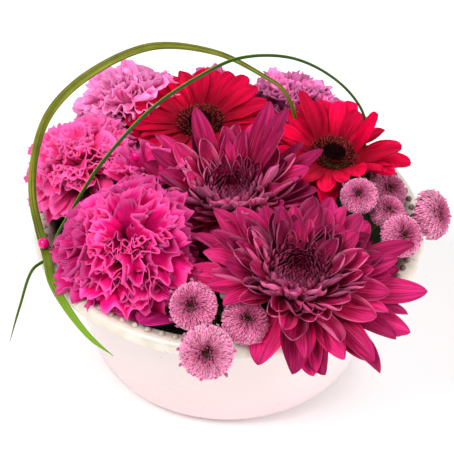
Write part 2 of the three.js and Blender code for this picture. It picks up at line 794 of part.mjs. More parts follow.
function sprayMesh(s) {
  const pieces = [
    stemSolid([[...s.root, FOAM_TOP - STEM_DEPTH], [...s.root, FOAM_TOP + 1], s.fork], [1.7, 1.7, 1.6], 6),
  ];
  for (const button of BUTTONS.filter((b) => b.spray === s.spray)) {
    const frame = frameOf(button.centre, button.face);
    const under = (down) => vec(button.centre).addScaledVector(frame.up, -down);
    const elbow = under(12).lerp(vec(s.fork), 0.35);
    elbow.z = Math.max(elbow.z, Math.hypot(elbow.x, elbow.y) > 94 ? BOWL_H + 3.6 : 0);
    const back = 6.5 * button.scale + SEAT_GAP;
    const points = [s.fork, elbow.toArray(), under(back + 3).toArray(), under(back).toArray()];
    pieces.push(stemSolid(points, [1.3, 1.2, 1.6, 4.4], 6));
  }
  if (s.spray === "right") {
    const neck = vec(BUD.centre).add(new THREE.Vector3(0, 0, -3)).toArray();
    pieces.push(stemSolid([s.fork, [76, 5, 101], neck], [1.2, 1.1, 1.4], 6));
    pieces.push(
      floretHead(
        [[0, 4.6], [2.4, 3.8, 0.4], [4, 1.2, 0.4], [3.6, -2, 0.4], [1.6, -3.6], [0, -3.6]],
        8,
        frameOf(BUD.centre, [0, -0.2, 1]).place,
      ),
    );
  }
  holeFor(s.root[0], s.root[1], 1.7);
  return meshOf(s.name, joined(pieces), LOOKS.green);
}

// ---------------------------------------------------------------- leaves, tucked petal, grass and pins

// A chrysanthemum leaf: its lobes are wide and narrow stations along its middle.
const LEAF_HALVES = [0.7, 0.42, 1, 0.5, 0.8, 0.36];
const LEAVES = [
  { name: "leaf_front", root: [-40, -54], turn: -116, lift: 26, length: 31, half: 12 },
  { name: "leaf_front_right", root: [58, -36], turn: -24, lift: 30, length: 33, half: 13 },
  { name: "leaf_right", root: [44, -8], turn: -14, lift: 34, length: 34, half: 13 },
  { name: "leaf_back", root: [9, 74], turn: 84, lift: 32, length: 24, half: 9 },
  { name: "leaf_back_left", root: [-62, 42], turn: 146, lift: 34, length: 24, half: 9 },
  { name: "leaf_left", root: [-70, -14], turn: 191, lift: 30, length: 26, half: 10 },
];

// The leaf stands on a stalk that is pushed into the foam.
function leafMesh(leaf, color = LOOKS.leaf, halves = LEAF_HALVES) {
  const foot = FOAM_TOP + 3;
  const base = [leaf.root[0], leaf.root[1], foot];
  const [turn, lift, curl] = [leaf.turn, leaf.lift, -26].map(rad);
  const petal = { turn, root: 0, height: 0, lift, curl, length: leaf.length };
  const place = new THREE.Matrix4().makeTranslation(...base);
  const stations = halves.map((half, i) => {
    const s = spineAt(petal, (i + 1) / (halves.length + 1));
    return {
      point: s.point.applyMatrix4(place),
      across: s.across,
      up: s.up,
      half: half * leaf.half,
      cup: half * leaf.half * 0.22,
    };
  });
  const [root, tip] = [0, 1].map((share) => spineAt(petal, share).point.applyMatrix4(place));
  const inward = new THREE.Vector3(Math.cos(petal.turn), Math.sin(petal.turn), 0).multiplyScalar(2.5);
  const stalk = stemSolid(
    [
      [leaf.root[0], leaf.root[1], FOAM_TOP - 20],
      [leaf.root[0], leaf.root[1], foot - 1],
      [leaf.root[0] + inward.x, leaf.root[1] + inward.y, foot + 1],
    ],
    [1.2, 1.2, 0.8],
    6,
  );
  holeFor(leaf.root[0], leaf.root[1], 1.2, 20);
  return meshOf(leaf.name, joined([bladeSolid(root, stations, tip, 1.1), stalk]), color);
}

const TUCKED = { name: "tucked_petal", root: [-25, -72], turn: 225, lift: 34, length: 32, half: 10 };
const TUCKED_HALVES = [0.6, 1, 1.02, 0.8];

function grassMesh(grass) {
  const curve = new THREE.CatmullRomCurve3(grass.points.map(vec), false, "centripetal");
  const steps = 24;
  const faceUp = vec(grass.faceUp).normalize();
  const widthCurve = (share) => {
    const at = share * (grass.widths.length - 1);
    const low = Math.min(Math.floor(at), grass.widths.length - 2);
    return THREE.MathUtils.lerp(grass.widths[low], grass.widths[low + 1], at - low);
  };
  const stations = [];
  for (let k = 1; k < steps; k++) {
    const share = k / steps;
    const along = curve.getTangent(share);
    const across = along.clone().cross(faceUp).normalize();
    const up = across.clone().cross(along).normalize();
    const half = widthCurve(share) / 2;
    stations.push({ point: curve.getPoint(share), across, up, half, cup: half * 0.2 });
  }
  const [x, y] = grass.points[0];
  holeFor(x, y, 2.2, FOAM_TOP - grass.points[0][2]);
  const blade = bladeSolid(curve.getPoint(0), stations, curve.getPoint(1), 0.8);
  return meshOf(grass.name, blade.subtract(pinChannel(PINS[0])), LOOKS.grass);
}

function pinMesh(pin) {
  const head = new THREE.OctahedronGeometry(pin.headRadius, 1).translate(...pin.head);
  const shaft = stemSolid([pin.point, pin.head], [0.45, 0.45], 5);
  const color = pin.name === "pin_front" ? LOOKS.pearlWhite : LOOKS.pearlPink;
  return meshOf(pin.name, joined([solidOfGeometry(head), shaft]), color);
}

// A pin's own narrow channel in whatever it is pushed into, a little deeper than its point.
function pinChannel(pin) {
  const deeper = vec(pin.point).add(vec(pin.point).sub(vec(pin.head)).setLength(HOLE_GAP));
  return stemSolid([deeper.toArray(), pin.head], [0.9, 0.9], 5);
}

// ---------------------------------------------------------------- the whole centerpiece

const centerpiece = new THREE.Group();
centerpiece.name = "floral_centerpiece";

const STEMS = [
  ...MUMS.map((f, i) => [f.name, mumFrames[i], { length: 8, radius: 7.5 }, 3]),
  ...GERBERAS.map((f, i) => [f.name, gerberaFrames[i], { length: 9, radius: 9 }, 2.8]),
  ...CARNATIONS.map((f, i) => [f.name, carnationFrames[i], { length: 11, radius: 5.4 }, 2.2]),
];
const stemMesh = ([name, frame, cup, radius]) =>
  meshOf(`${name}_stem`, cupAndStem(frame, cup, radius), LOOKS.green);
const greens = [
  ...STEMS.map(stemMesh),
  ...SPRAYS.map(sprayMesh),
  ...LEAVES.map((leaf) => leafMesh(leaf)),
  leafMesh(TUCKED, LOOKS.mum, TUCKED_HALVES),
];
// The flowers grow one after the other, the flattest first, each clear of all that is there already.
const buttons = BUTTONS.map(buttonMesh);
const standing = [...guards, ...[...greens, ...buttons].map((mesh) => solidOfGeometry(mesh.geometry))];
function grow(flowers, bloomOf) {
  flowers.forEach((flower, i) => {
    for (const { name, solid, color } of bloomOf(flower, i, standing)) {
      standing.push(solid);
      centerpiece.add(meshOf(name, solid, color));
    }
  });
}

grow(GERBERAS, gerberaBloom);
grow(MUMS, mumBloom);
grow(CARNATIONS, carnationBloom);
centerpiece.add(meshOf("bowl", bowlSolid(), LOOKS.ceramic));
centerpiece.add(...greens, ...buttons, ...GRASS.map(grassMesh), ...PINS.map(pinMesh));
centerpiece.add(meshOf("foam", foamSolid([...holes, ...PINS.map(pinChannel)]), LOOKS.foam));

export default centerpiece;
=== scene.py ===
"""Floral table centerpiece, dressed: fine petals, leaves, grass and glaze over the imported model.

Lengths are millimetres until a mesh is made. The recipes for the flowers repeat those of the model's
source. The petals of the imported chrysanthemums' outer rows, gerberas and carnations are found again in
its meshes, and finer petals are grown on the same middle lines.
"""

import functools
import math

import bpy
import numpy as np
from mathutils import Matrix, Vector, kdtree


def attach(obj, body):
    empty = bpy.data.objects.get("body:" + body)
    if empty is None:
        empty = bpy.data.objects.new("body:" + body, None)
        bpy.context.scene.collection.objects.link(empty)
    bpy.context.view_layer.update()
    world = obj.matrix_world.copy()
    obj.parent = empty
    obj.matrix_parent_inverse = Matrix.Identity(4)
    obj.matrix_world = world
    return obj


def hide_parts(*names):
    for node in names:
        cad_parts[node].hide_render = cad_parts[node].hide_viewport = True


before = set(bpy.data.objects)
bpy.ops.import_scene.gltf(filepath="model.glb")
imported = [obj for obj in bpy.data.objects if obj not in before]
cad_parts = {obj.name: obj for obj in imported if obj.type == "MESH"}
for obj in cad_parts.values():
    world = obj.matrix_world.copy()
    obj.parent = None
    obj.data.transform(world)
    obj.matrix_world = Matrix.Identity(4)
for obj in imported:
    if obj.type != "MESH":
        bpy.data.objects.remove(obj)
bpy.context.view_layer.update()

MM = 0.001
GOLDEN = math.pi * (3 - math.sqrt(5))  # the turn from one floret to the next in a spiral
UP = np.array([0.0, 0.0, 1.0])


def table(keys, *rows):
    """Rows of values as dictionaries with these keys. A row may leave out its last values."""
    return [dict(zip(keys.split(), row)) for row in rows]


# ---------------------------------------------------------------- driving dimensions, as in the model

RIM_R = 110
BOWL_H = 92
BEADS = 84
BEAD_R = 1.9
BEAD_RING_R = RIM_R - 6.2

FOAM_TOP = 80
STEM_DEPTH = 28
STEM_REACH = 77
SEAT_GAP = 0.3

MUM_R = 66
GERBERA_R = 43

MUMS = table(
    "name base face seed scale heart",
    ("mum_middle", (1, -7, 100), (0, -0.1, 1), 11, 1.03, 10.5),
    ("mum_front", (35, -70, 98.5), (0.1, -0.24, 1), 23, 0.97, 13.5),
)
GERBERAS = table(
    "name base face seed scale",
    ("gerbera_back", (-17, 54, 115), (-0.08, -0.12, 1), 31, 1.03),
    ("gerbera_right", (58, 28, 113), (0.14, -0.12, 1), 37, 1.0),
)
# How pale a carnation is, how light its petals are at least, which is painted light on flowers that lie in
# shade, and how far they reach, as a share.
CARNATIONS = table(
    "name base face radius seed rows pale glow reach",
    ("carnation_inner", (-46, 3, 99), (0.05, -0.1, 1), 36, 61, 5, 0.05, 0, 1),
    ("carnation_front", (-51, -46, 97), (-0.12, -0.35, 1), 43, 41, 5, 0, 0, 1),
    ("carnation_left", (-77, 22, 97), (-0.3, 0, 1), 38, 43, 5, 0.22, 0.4, 1),
    ("carnation_back_left", (-54, 74, 98), (-0.2, 0.2, 1), 38, 47, 5, 0.95, 0.3, 1),
    ("carnation_back", (-10, 88, 96), (0, 0.35, 1), 32, 53, 4, 0.6, 0, 0.915),
    ("carnation_back_right", (34, 77, 96), (0.15, 0.25, 1), 34, 59, 5, 0.75, 0, 1),
)
BUTTONS = table(
    "name centre face scale spray pale",
    ("button_front_left", (-17.5, -93.5, 107.5), (-0.35, -0.7, 0.9), 0.92, "front", 0),
    ("button_front_low", (-10, -124, 104), (-0.1, -1, 0.7), 1.02, "front", 1),
    ("button_front_right", (9, -98.5, 101.8), (0.35, -0.42, 1), 0.9, "front", 0),
    ("button_right_outer", (111, -10, 104), (0.9, -0.35, 0.5), 1, "right", 0.6),
    ("button_right_back", (88, 14, 101), (0.45, -0.3, 1), 0.85, "right", 0),
    ("button_right_inner", (71, -13, 118.5), (-0.1, -0.5, 1), 0.75, "right", 0),
    ("button_right_middle", (87, -12.5, 107), (0.2, -0.3, 1), 0.74, "right", 0),
    ("button_right_front", (93, -36, 110), (0.45, -0.7, 0.8), 0.85, "right", 0),
)
BUD = (73, 8, 112)
BUD_FACE = (0, -0.2, 1)

# ---------------------------------------------------------------- small tools


def draw(seed, index):
    """A repeatable draw from 0 to 1, the same as the model's."""
    x = math.sin(seed * 12.9898 + index * 78.233) * 43758.5453
    return x - math.floor(x)


def sway(seed, index):
    """The same draw, from -1 to 1."""
    return 2 * draw(seed, index) - 1


def smooth(x, low, high):
    """0 below low, 1 above high, and an S-shaped slope between them."""
    t = np.clip((x - low) / (high - low), 0, 1)
    return t * t * (3 - 2 * t)


def unit(v):
    v = np.asarray(v, float)
    return v / np.maximum(np.linalg.norm(v, axis=-1, keepdims=True), 1e-9)


def spiral(count):
    """The number, the turn and the share of the way out of each floret in a spiral."""
    return [(n, n * GOLDEN, (n + 0.5) / count) for n in range(count)]


def circle(count):
    return np.linspace(0, 2 * math.pi, count, endpoint=False)


def turned(outline, turn):
    """Rings of points from an outline of radius and height, turned round the axis."""
    radius, height = outline[:, :1], outline[:, 1:]
    return np.stack([radius * np.cos(turn), radius * np.sin(turn), height + 0 * turn], -1)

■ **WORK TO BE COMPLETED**
Exactly the lines from the line with "obj.matrix_world = Matrix.Identity(4)" to the line with "UP = np.array([0.0, 0.0, 1.0])", both included, are to be extracted, and no others.

■ **RESPONSE TO THIS EXERCISE**
    obj.matrix_world = Matrix.Identity(4)
for obj in imported:
    if obj.type != "MESH":
        bpy.data.objects.remove(obj)
bpy.context.view_layer.update()

MM = 0.001
GOLDEN = math.pi * (3 - math.sqrt(5))  # the turn from one floret to the next in a spiral
UP = np.array([0.0, 0.0, 1.0])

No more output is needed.